Stated goal:
State the number of lines in these records that include the word "follow", and add nothing to it.
>> begin
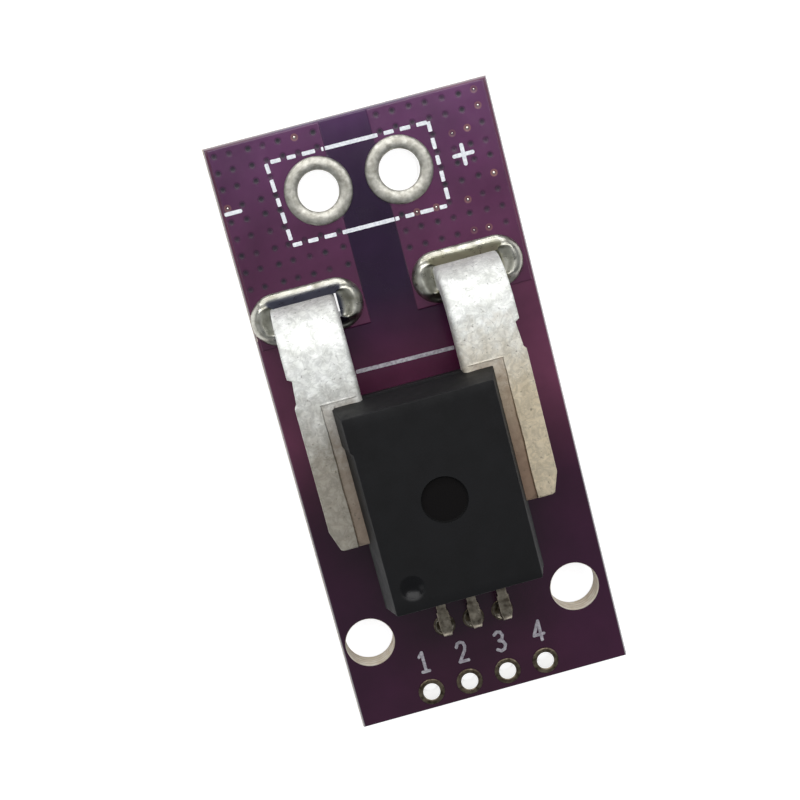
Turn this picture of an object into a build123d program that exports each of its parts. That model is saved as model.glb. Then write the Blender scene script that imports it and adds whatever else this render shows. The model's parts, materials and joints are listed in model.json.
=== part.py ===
from build123d import *
import os

# Hall effect current sensor module, in millimetres.
# A narrow circuit board carries a moulded sensor. The sensor's heavy copper conductor comes out of
# the moulding as two flat bars, bends down through two slots and is soldered to wide copper pours
# that lead to the two current terminals. Three thin leads bring the signal to a row of header holes.
#
# X runs across the board, Y along it towards the current terminals, Z up out of the component side.
# The origin is below the middle of the board, on the plane that the soldered tails stand on.

# Board
board_thickness = 1.60
score_run = 0.15
score_depth = 0.45
tail_length = 1.20

# Layers on the board
copper_thickness = 0.07
tin_thickness = 0.06
plating = 0.08
layout_shift = -0.20

# Current terminals: two tinned holes
terminal_pitch = 5.08
terminal_edge = 4.15
terminal_from_slots = 6.90
terminal_hole = 2.50
terminal_pad = 4.20
terminal_crown = 0.16

# Header row
header_count = 4
header_pitch = 2.54
header_edge = 1.27
header_from_leads = 4.08
header_hole = 1.10
header_pad = 1.70

# Mounting holes, one at each side
mounting_side = 2.09
mounting_from_header = 4.28
mounting_hole = 3.10

# Copper pours, one for each current terminal
pour_gap = 3.00
pour_side_margin = 0.30
pour_end_margin = 0.20

# Slots that the conductor's legs go through
slot_end_clearance = 0.50
slot_side_clearance = 0.25
slot_ring_ends = 1.05
slot_ring_sides = 0.65
slot_land_edge = 0.24

# Moulded case
case_width = 10.00
case_length = 13.00
case_height = 7.00
case_side_draft = 0.56
case_end_draft = 0.42
case_corner = 0.20
case_gap = 0.10
sensor_shift = -0.36
recess_diameter = 2.80
recess_depth = 0.20
dimple_diameter = 1.50
dimple_floor = 0.60
dimple_depth = 0.30
dimple_from_side = 1.85
dimple_from_end = 1.85
gate_scar = 0.17
gate_scar_length = 2.40

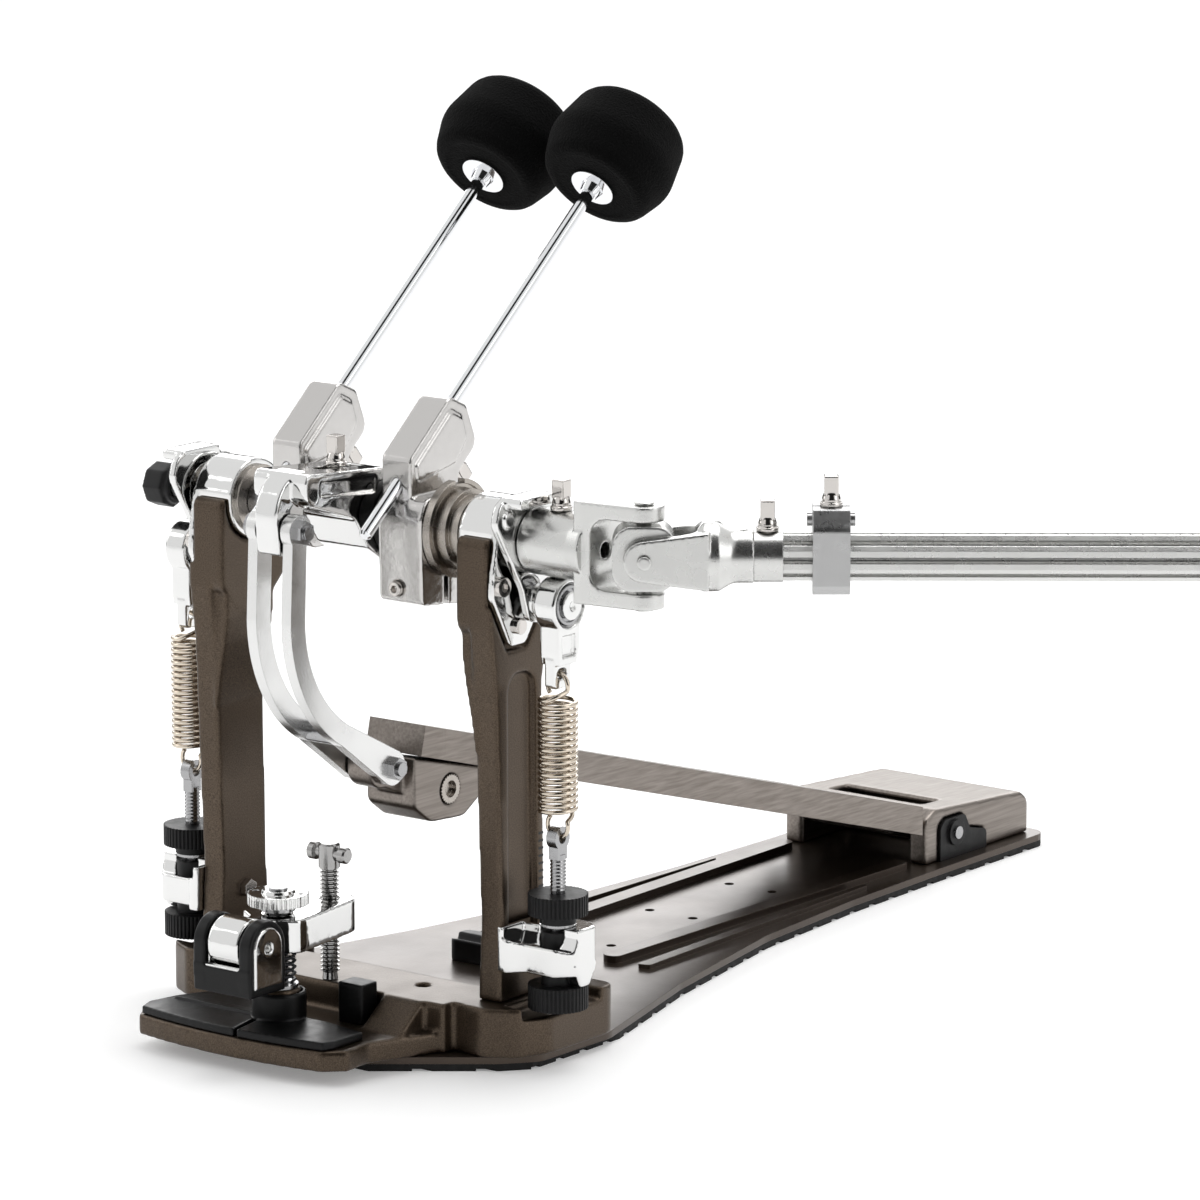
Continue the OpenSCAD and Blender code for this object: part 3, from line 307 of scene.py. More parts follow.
black_ink, tree, place = new_finish("black_screen_ink")
lay_finish(tree, {"Base Color": linear("#0b0b0b"), "Roughness": mottled(tree, place, 5, 0.5, 0.6)})
tick_z = lowest_tick + tick_step * np.arange(tick_count)
ticks = np.zeros((tick_count, 4, 3))
ticks[:, :, 0] = post_face + ink_rise
ticks[:, :, 1] = tick_y + tick_half_width * square[None, :, 0]
ticks[:, :, 2] = tick_z[:, None] + tick_half_height * square[None, :, 1]
plates("post_scale", ticks, black_ink, "base")

# Bumper and stop block: black rubber, moulded and pressed on. It is slightly glossy with a faint grain,
# and the hoop pads and the clamp's shoe are moulded from the same rubber.
black_rubber, tree, place = new_finish("moulded_black_rubber")
lay_finish(tree, {
    "Base Color": linear("#0a0a0b"), "Roughness": mottled(tree, place, 6, 0.3, 0.4),
    "Specular IOR Level": 0.22, "Normal": skin(tree, mottled(tree, place, 0.9), 0.012, 0.6)})
soften("rubber_stops", "moulded", 0.6, 7, black_rubber)

# Hoop pads: two flat slabs of rubber, glued into the bowed plate, whose front edges follow its bow. The
# left one has a raised bar across it. A ring of the same black rubber round the boss of the clamp bolt is
# painted shade: it blackens the brown boss, which lies in shadow under the jaw.
bow_x, bow_y, bow_half, bow_depth, bow_lip = -8, -84, 52, 5.5, 1.1
pad_bottom, pad_top, bar_bottom, bar_top = 15.05, 18.4, 16, 19.4
boss, boss_r, painted_shade_ring_r, painted_shade_ring_top = (0, -60.5, 0), 9.6, 11.3, 29.6


def pad_front(start, end):
    """A pad's front edge between two X, bow_lip behind the front edge of the plate.

    That edge is a parabola about bow_x, bow_depth deep over bow_half to each side.
    """
    x = np.linspace(start, end, 8)
    plate_edge = bow_y - bow_depth * (1 - ((x - bow_x) / bow_half) ** 2)
    return np.stack([x, plate_edge + bow_lip], 1)


left_pad = np.vstack([pad_front(-55, -1.5), [[-11, -44], [-17, -37], [-43, -37], [-55, -62], [-58, -76]]])
right_pad = np.vstack([pad_front(0.2, 42), [[44.5, -78], [44.5, -60], [22, -56], [-6, -56]]])
raised_bar = [[-52, -67], [-9.5, -67], [-10.8, -62], [-50, -62]]
# Painted shade: a black rubber ring round the boss, where the boss lies in shadow under the jaw.
painted_shade_ring = [(pad_bottom, painted_shade_ring_r), (painted_shade_ring_top - 1, painted_shade_ring_r), (painted_shade_ring_top, painted_shade_ring_r - 0.7)]
pad_and_shade_ring_shells = [prism(left_pad, along_z, pad_bottom, pad_top), prism(right_pad, along_z, pad_bottom, pad_top),
              prism(raised_bar, along_z, bar_bottom, bar_top), turned(painted_shade_ring, along_z, boss)]
stand_in("hoop_pads_and_painted_shade_ring", cast(joined(pad_and_shade_ring_shells), 0.45, 5, [rod(boss_r, 10, 40, along_z, boss)]),
         black_rubber, "hoop_pads")

# Shoe under the jaw: a rubber boot with two arched cheeks, open in the middle, pressed round a chromed
# cradle with two ears, which swivels on a pin. The cradle is made with the chromed parts.
pin = (-85.5, 54.5)
pin_y, pin_z = pin
boot_r, ear_r, nose_clear_r = 11.3, 8.7, 14.3
sole_z, sole_half, ear_foot_z = 35, 11, 38.2
boot_left, boot_right, cheek_inside = -15.4, 15.2, 9.2


def ear_outline(gap):
    """Outline of a cradle's ear: a half round over the pin on a straight foot, drawn in by the gap."""
    side, foot_z = ear_r - gap, ear_foot_z + gap
    return np.vstack([arc(pin, side, 0, 180, 16), [[pin_y - side, foot_z], [pin_y + side, foot_z]]])


cheek = np.vstack([arc(pin, boot_r, 0, 180, 16), [[pin_y - 11.6, 42], [pin_y - sole_half, sole_z],
                                                  [pin_y + sole_half, sole_z], [pin_y + 11.6, 42]]])
sole = [[pin_y - 11.8, 46.5], [pin_y - sole_half, sole_z], [pin_y + sole_half, sole_z], [pin_y + 11.8, 46.5]]
boot_shells = [prism(cheek, along_x, boot_left, -cheek_inside),
               prism(cheek, along_x, cheek_inside, boot_right), prism(sole, along_x, boot_left, boot_right)]
boot_cuts = [rod(nose_clear_r, -9, 9, along_x, (0, pin_y, pin_z)), prism(ear_outline(0.2), along_x, 11, 20)]
stand_in("shoe_rubber_moulded", cast(joined(boot_shells), 0.5, 9, boot_cuts), black_rubber, "shoe_rubber")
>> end
Response to this exercise:
2